Supplied entries
····················

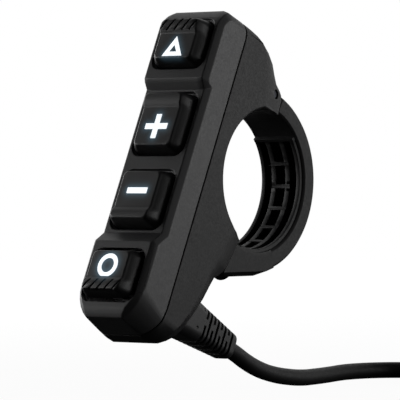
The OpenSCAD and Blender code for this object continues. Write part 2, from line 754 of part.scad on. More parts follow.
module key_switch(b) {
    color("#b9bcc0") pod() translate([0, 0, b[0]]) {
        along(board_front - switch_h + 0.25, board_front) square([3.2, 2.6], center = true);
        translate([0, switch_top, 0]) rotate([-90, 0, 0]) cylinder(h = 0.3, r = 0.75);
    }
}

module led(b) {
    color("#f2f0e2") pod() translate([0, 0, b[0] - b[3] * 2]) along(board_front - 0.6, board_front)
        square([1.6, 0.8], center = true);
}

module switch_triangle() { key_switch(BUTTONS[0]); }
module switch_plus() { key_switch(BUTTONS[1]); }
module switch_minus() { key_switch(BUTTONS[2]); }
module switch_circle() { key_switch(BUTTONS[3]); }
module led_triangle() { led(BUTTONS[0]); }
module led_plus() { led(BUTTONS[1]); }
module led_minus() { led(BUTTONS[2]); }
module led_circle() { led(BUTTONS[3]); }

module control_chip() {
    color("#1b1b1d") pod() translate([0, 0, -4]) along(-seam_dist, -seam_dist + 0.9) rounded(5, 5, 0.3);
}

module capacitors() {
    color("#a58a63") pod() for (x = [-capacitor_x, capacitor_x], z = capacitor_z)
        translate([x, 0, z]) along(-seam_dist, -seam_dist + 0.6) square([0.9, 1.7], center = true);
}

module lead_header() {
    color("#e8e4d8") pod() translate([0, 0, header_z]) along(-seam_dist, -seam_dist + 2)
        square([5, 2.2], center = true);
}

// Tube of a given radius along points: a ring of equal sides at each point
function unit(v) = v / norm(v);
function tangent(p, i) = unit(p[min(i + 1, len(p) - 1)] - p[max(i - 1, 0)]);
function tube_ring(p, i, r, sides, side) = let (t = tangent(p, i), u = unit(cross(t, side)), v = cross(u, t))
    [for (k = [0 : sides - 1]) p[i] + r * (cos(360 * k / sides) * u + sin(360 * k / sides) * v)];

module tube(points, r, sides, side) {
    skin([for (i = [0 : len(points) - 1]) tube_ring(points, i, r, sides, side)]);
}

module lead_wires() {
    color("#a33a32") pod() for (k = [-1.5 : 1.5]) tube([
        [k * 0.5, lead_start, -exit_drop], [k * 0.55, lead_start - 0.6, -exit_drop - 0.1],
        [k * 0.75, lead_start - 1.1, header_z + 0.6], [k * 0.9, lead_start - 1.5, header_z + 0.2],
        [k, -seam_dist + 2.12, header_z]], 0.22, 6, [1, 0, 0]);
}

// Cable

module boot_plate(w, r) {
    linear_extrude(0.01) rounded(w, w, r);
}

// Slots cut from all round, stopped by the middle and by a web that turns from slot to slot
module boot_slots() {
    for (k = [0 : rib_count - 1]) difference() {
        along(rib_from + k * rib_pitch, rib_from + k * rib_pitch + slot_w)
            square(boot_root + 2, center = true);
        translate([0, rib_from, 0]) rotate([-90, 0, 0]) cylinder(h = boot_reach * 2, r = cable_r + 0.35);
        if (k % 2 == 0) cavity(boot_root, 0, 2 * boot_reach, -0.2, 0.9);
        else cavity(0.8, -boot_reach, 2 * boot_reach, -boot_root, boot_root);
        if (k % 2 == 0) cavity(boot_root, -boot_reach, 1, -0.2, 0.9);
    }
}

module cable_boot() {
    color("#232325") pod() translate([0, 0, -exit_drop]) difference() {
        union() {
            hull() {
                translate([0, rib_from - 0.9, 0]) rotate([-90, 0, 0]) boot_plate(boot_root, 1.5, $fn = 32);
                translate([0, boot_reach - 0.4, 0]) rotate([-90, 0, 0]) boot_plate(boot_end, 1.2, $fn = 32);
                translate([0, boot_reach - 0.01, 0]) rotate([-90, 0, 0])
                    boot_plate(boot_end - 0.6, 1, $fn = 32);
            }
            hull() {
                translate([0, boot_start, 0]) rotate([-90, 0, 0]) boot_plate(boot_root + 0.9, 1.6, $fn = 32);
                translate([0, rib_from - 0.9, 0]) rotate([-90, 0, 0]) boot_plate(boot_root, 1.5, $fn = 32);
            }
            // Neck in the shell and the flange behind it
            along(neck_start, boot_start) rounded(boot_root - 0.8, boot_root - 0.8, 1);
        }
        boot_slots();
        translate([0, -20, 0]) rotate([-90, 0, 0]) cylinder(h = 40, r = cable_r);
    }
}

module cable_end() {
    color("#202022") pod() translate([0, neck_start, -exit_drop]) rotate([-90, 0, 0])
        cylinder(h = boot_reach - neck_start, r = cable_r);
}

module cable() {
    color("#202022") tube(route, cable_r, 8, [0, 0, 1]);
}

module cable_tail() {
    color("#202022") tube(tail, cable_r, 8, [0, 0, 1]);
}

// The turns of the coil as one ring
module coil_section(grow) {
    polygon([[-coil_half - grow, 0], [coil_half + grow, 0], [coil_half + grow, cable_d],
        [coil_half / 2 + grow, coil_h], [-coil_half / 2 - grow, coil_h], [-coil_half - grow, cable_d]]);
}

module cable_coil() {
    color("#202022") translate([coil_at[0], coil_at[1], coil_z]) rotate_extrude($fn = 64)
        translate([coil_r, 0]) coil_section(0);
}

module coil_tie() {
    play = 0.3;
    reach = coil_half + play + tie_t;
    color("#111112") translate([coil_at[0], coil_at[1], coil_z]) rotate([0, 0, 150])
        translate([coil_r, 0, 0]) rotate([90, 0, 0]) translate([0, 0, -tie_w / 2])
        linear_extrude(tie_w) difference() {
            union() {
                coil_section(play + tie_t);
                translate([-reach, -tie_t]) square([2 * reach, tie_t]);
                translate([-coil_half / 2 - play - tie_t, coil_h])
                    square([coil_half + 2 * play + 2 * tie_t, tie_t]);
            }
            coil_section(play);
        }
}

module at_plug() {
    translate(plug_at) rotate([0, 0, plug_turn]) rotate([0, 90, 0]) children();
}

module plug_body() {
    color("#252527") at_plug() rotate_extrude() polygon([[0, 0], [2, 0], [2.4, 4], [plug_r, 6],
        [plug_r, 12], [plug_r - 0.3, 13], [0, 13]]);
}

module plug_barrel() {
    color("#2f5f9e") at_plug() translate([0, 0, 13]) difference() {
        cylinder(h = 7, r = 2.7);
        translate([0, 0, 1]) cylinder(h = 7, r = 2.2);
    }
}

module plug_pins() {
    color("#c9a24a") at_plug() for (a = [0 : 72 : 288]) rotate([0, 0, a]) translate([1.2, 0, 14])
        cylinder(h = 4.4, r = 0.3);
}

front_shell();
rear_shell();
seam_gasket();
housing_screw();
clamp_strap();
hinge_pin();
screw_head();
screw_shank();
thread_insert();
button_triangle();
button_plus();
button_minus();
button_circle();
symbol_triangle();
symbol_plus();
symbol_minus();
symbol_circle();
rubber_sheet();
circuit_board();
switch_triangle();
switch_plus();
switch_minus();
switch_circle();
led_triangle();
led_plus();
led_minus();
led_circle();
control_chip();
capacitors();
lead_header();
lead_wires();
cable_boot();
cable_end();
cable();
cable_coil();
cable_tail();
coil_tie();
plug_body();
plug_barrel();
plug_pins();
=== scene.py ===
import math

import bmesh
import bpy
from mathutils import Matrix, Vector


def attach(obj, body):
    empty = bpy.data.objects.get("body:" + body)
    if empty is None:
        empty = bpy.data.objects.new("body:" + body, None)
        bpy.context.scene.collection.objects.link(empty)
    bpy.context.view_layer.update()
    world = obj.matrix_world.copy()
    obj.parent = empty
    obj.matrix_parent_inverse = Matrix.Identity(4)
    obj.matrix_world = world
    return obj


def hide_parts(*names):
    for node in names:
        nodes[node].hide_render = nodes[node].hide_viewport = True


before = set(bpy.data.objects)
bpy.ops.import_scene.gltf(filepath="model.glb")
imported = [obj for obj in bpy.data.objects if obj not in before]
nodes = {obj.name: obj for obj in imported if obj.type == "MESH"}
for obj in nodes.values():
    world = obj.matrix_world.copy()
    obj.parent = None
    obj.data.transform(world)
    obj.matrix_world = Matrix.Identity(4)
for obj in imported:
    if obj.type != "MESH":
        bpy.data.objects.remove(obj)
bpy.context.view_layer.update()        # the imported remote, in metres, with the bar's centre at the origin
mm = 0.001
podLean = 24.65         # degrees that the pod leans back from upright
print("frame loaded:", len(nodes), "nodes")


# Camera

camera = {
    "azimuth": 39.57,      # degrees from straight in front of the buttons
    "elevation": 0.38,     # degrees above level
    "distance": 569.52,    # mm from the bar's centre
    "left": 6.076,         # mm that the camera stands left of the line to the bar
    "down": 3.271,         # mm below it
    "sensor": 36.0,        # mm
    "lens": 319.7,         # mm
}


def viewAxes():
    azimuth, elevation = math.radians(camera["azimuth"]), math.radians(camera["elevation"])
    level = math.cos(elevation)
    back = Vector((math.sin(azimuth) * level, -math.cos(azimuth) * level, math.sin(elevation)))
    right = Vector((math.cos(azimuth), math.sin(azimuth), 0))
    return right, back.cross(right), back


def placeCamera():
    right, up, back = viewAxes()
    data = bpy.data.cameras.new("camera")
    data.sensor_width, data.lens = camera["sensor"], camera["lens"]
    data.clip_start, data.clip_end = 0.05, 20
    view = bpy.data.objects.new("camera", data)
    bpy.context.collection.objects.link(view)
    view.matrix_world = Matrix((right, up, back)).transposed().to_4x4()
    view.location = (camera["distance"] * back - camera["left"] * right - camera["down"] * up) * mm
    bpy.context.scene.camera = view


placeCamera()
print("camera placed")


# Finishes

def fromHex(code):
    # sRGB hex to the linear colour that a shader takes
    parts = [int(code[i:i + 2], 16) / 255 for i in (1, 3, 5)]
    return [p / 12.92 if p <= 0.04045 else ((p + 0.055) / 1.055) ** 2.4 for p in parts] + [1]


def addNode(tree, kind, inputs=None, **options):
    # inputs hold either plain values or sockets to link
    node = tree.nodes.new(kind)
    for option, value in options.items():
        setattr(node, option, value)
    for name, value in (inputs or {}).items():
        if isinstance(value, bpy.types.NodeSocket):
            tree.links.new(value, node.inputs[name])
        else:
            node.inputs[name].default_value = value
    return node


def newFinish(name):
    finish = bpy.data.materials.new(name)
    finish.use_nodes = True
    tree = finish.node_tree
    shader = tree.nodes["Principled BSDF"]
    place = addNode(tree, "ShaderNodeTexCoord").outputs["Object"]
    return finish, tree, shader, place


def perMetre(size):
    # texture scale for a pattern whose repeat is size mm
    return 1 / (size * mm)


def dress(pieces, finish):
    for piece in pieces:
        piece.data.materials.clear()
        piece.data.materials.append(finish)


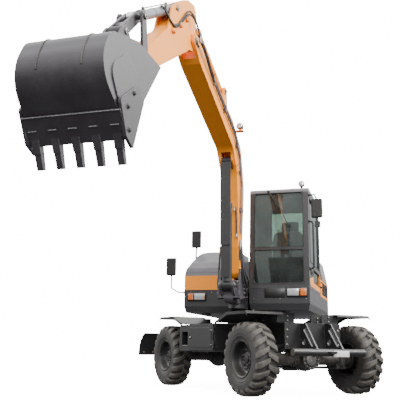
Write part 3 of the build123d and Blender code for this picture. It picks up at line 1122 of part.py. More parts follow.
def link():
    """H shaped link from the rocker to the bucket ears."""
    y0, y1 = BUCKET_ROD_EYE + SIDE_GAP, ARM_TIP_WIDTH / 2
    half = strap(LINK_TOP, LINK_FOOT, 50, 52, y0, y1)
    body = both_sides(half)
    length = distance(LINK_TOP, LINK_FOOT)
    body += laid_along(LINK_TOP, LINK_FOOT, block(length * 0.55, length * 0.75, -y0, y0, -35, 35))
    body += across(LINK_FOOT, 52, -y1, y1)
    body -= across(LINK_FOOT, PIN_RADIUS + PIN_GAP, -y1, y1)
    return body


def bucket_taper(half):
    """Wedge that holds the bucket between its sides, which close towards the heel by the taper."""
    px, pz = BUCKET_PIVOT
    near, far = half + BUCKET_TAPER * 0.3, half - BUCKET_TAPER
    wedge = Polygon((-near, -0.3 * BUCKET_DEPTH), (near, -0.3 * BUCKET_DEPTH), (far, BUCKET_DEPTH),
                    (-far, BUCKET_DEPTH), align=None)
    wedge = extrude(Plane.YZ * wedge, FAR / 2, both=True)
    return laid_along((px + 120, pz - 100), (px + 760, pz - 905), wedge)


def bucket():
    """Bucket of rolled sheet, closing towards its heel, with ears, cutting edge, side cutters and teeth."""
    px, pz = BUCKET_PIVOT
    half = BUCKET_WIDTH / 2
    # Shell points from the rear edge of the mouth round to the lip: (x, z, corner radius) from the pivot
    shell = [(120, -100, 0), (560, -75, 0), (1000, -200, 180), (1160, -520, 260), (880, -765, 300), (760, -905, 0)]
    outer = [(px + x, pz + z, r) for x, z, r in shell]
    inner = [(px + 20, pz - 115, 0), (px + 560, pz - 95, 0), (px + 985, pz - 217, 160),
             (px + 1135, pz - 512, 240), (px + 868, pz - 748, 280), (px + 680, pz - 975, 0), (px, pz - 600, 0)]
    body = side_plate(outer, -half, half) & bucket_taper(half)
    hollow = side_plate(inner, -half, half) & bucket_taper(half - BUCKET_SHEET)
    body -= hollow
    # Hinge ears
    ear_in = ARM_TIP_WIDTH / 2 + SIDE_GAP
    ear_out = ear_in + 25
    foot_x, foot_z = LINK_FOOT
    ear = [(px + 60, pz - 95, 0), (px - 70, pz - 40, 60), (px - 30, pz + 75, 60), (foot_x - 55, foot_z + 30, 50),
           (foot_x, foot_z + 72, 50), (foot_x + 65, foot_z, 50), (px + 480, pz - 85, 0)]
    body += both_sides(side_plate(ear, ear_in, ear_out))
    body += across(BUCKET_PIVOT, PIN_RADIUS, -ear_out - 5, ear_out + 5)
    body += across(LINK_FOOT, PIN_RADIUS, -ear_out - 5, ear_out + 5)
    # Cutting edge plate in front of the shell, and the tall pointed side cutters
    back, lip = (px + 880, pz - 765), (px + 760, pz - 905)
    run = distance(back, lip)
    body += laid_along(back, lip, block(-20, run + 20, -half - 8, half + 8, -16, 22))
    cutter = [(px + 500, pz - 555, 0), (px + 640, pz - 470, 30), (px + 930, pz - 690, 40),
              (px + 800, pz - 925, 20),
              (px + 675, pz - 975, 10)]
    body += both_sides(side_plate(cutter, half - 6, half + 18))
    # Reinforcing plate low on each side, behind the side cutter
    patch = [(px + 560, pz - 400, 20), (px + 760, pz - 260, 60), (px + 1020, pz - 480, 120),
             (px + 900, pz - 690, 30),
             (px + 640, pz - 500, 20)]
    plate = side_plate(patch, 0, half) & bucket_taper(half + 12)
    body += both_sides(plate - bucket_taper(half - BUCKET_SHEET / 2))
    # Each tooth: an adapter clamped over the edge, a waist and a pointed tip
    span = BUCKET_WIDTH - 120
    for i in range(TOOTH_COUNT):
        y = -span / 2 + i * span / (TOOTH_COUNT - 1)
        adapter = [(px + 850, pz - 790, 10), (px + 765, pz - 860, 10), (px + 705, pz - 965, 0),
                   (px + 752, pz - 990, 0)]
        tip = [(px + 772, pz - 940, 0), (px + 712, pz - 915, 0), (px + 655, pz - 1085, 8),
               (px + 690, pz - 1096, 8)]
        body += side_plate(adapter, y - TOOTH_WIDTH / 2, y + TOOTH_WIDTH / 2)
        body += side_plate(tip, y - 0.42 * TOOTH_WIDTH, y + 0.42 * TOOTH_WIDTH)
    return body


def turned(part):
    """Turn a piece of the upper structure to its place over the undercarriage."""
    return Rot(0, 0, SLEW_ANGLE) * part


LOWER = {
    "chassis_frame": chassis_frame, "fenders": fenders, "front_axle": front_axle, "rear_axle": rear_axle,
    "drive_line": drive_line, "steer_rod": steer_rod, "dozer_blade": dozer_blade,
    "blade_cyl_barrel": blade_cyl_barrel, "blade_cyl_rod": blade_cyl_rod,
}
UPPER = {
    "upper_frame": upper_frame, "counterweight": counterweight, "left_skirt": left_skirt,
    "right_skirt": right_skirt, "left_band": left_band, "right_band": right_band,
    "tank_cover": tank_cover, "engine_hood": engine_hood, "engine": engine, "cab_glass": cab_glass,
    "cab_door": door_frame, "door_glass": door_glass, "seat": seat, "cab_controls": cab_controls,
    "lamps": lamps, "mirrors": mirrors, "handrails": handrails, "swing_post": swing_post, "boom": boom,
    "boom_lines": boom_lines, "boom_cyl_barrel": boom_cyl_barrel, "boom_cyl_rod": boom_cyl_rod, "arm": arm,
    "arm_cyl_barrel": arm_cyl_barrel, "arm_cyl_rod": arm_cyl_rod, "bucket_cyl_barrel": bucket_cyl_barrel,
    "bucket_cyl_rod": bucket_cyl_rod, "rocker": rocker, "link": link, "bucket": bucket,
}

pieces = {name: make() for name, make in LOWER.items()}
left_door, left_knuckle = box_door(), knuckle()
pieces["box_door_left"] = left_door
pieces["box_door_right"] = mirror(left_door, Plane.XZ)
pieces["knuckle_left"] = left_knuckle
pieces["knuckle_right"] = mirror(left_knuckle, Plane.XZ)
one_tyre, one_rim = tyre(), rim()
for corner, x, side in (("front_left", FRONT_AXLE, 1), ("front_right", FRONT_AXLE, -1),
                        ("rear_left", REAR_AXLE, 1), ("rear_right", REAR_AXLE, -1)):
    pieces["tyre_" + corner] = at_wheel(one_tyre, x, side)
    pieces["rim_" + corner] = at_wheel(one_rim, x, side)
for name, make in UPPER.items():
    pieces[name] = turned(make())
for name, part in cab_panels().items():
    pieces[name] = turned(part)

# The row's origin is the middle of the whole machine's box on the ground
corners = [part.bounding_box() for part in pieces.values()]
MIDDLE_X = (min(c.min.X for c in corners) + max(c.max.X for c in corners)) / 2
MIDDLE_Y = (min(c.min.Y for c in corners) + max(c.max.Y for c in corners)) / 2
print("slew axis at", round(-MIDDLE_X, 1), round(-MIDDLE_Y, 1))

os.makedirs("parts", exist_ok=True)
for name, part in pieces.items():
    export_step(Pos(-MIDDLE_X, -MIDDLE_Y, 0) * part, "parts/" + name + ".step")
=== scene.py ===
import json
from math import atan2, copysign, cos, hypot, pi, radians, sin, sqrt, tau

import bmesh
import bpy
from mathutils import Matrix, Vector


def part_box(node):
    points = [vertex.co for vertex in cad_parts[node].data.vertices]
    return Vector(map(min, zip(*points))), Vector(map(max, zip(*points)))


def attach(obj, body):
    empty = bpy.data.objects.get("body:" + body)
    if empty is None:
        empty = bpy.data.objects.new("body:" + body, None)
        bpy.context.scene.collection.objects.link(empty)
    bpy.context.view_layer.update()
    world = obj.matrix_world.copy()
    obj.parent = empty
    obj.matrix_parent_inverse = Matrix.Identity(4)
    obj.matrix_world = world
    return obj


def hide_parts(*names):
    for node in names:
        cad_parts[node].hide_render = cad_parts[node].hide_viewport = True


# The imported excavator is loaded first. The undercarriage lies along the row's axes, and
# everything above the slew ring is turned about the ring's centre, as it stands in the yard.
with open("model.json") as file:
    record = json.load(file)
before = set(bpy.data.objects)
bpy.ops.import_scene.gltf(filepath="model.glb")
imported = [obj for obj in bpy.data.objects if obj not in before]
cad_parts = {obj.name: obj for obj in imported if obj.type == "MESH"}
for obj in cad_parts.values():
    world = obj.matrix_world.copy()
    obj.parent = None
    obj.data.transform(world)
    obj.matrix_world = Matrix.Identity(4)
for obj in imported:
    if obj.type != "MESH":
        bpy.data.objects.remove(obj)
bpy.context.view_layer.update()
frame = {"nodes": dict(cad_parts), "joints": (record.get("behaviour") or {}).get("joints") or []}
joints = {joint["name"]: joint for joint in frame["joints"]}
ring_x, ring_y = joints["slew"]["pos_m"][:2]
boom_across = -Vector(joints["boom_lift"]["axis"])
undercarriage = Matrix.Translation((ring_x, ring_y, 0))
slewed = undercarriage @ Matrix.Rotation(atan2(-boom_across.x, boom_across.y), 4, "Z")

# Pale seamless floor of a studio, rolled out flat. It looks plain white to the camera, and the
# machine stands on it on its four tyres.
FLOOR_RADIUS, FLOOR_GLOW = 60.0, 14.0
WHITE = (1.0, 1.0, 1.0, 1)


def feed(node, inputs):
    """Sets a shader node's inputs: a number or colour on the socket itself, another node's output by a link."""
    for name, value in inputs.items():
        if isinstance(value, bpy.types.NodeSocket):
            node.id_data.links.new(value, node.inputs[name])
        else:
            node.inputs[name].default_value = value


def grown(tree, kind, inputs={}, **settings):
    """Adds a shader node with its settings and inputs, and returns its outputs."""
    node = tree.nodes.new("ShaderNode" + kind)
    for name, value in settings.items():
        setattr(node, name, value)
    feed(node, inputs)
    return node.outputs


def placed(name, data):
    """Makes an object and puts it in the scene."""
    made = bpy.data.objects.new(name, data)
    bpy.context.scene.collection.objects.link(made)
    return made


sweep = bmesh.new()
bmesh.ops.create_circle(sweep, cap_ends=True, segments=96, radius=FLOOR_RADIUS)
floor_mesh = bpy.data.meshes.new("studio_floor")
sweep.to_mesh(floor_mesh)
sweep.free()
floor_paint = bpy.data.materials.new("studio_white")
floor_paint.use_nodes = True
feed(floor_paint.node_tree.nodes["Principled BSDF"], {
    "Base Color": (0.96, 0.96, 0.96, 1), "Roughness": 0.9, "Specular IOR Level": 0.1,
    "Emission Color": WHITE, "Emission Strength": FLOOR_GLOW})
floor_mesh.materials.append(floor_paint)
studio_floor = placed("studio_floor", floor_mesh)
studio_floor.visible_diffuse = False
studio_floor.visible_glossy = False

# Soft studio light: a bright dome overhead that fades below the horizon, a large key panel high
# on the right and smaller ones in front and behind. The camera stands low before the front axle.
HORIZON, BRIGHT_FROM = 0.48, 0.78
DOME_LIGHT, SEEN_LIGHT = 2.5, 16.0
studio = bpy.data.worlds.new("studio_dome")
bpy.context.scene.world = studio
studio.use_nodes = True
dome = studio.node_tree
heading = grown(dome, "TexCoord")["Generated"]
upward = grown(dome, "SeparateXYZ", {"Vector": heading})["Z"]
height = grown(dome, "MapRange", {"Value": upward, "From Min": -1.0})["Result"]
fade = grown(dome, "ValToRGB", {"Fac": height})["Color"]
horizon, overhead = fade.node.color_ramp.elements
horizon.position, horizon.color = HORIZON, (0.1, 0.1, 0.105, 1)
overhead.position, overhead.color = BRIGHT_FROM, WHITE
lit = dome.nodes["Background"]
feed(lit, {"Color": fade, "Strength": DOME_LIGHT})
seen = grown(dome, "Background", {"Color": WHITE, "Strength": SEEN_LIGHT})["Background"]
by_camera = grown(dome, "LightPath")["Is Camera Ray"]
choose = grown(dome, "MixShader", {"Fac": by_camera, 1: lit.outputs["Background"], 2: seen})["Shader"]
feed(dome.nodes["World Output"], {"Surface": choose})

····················

Exercise goal
State, as a number only, how many lines in the entries include "joints".

Exercise answer
4